When Gimlet began as a small startup founded by public radio alum Alex Blumberg and his cofounder Matt Lieber, Vogt and Goldman were among the company’s first hires. The early days of Gimlet were documented in the podcast StartUp, which informed listeners that Blumberg offered them equity in the company in the form of part “ownership” of the show, something reportedly not offered to later hosts. Reply All was a hit after its premiere, and soon the company launched an ever-expanding slate of shows, founded a wing that produced branded content, and shepherded some of its IP to television. In the years since the company was founded, it had morphed from a small staff with an opening slate of three podcasts to a behemoth with more than 100 employees producing 25 shows.

In the complaints from former employees that have followed “The Test Kitchen,” unequal compensation and hierarchical bullying are allegedly at the heart of the workplace’s problems. Eric Eddings, a former Gimlet employee known for co-hosting The Nod, a show about Black culture, claimed on Twitter that Vogt and Pinnamaneni “aggressively” opposed a union drive, with Pinnamaneni even going so far as to host an anti-union meeting. He also claimed that she and Vogt resorted to harassment, like calling him a “piece of shit” on Slack. Other former coworkers have come forward to second Eddings’s allegations of the company, discussing the barriers faced by people of color and calling the union fight “ugly.”

Part of the appeal of StartUp and Reply All came from their seeming commitment to honestly portraying its creators, warts and all. But these angry revelations from Gimlet staffers revealed the limits of that kind of public-facing honesty. With the help of a larger team, Vogt, Goldman, and Blumberg all built characters that weren’t necessarily reflective of what the environment in the company was like—but listeners were genuinely enamored by the fiction.

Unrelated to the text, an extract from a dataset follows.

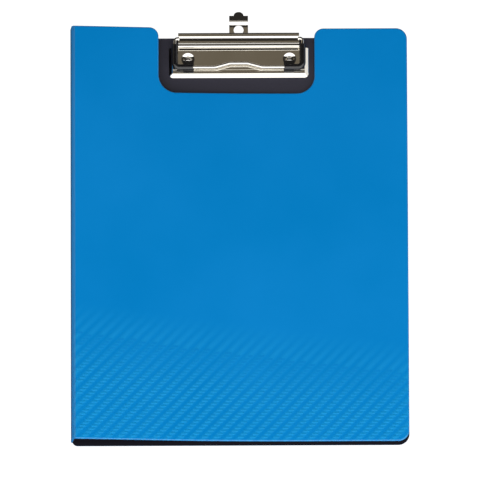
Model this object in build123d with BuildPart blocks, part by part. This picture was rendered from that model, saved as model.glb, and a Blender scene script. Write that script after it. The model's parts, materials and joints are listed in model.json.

The messy implosion of Reply All has taken place on a variety of personal social media accounts and some limited public statements, making it something of a Rorschach test for fans reacting to the show’s sudden pause. “Extremely irritating to live in a time period where people are being canceled daily,” one person wrote in reply to Vogt’s resignation. “This whole thing is very sad and disappointing,” said another. Silence from the team, save for an elliptical expression of appreciation for Eddings from the show’s recently promoted third co-host Emmanuel Dzotsi, only increased the speculation.

But it also led to a reassessment of some of the moments in the company’s past where unpleasantness in the work environment was brushed off, or tension between Vogt and Goldman was played for laughs. One of the company’s earliest employees, Mystery Show creator Starlee Kine tweeted that she saw a bad dynamic develop early on in the company and her own acrimonious departure was related to it.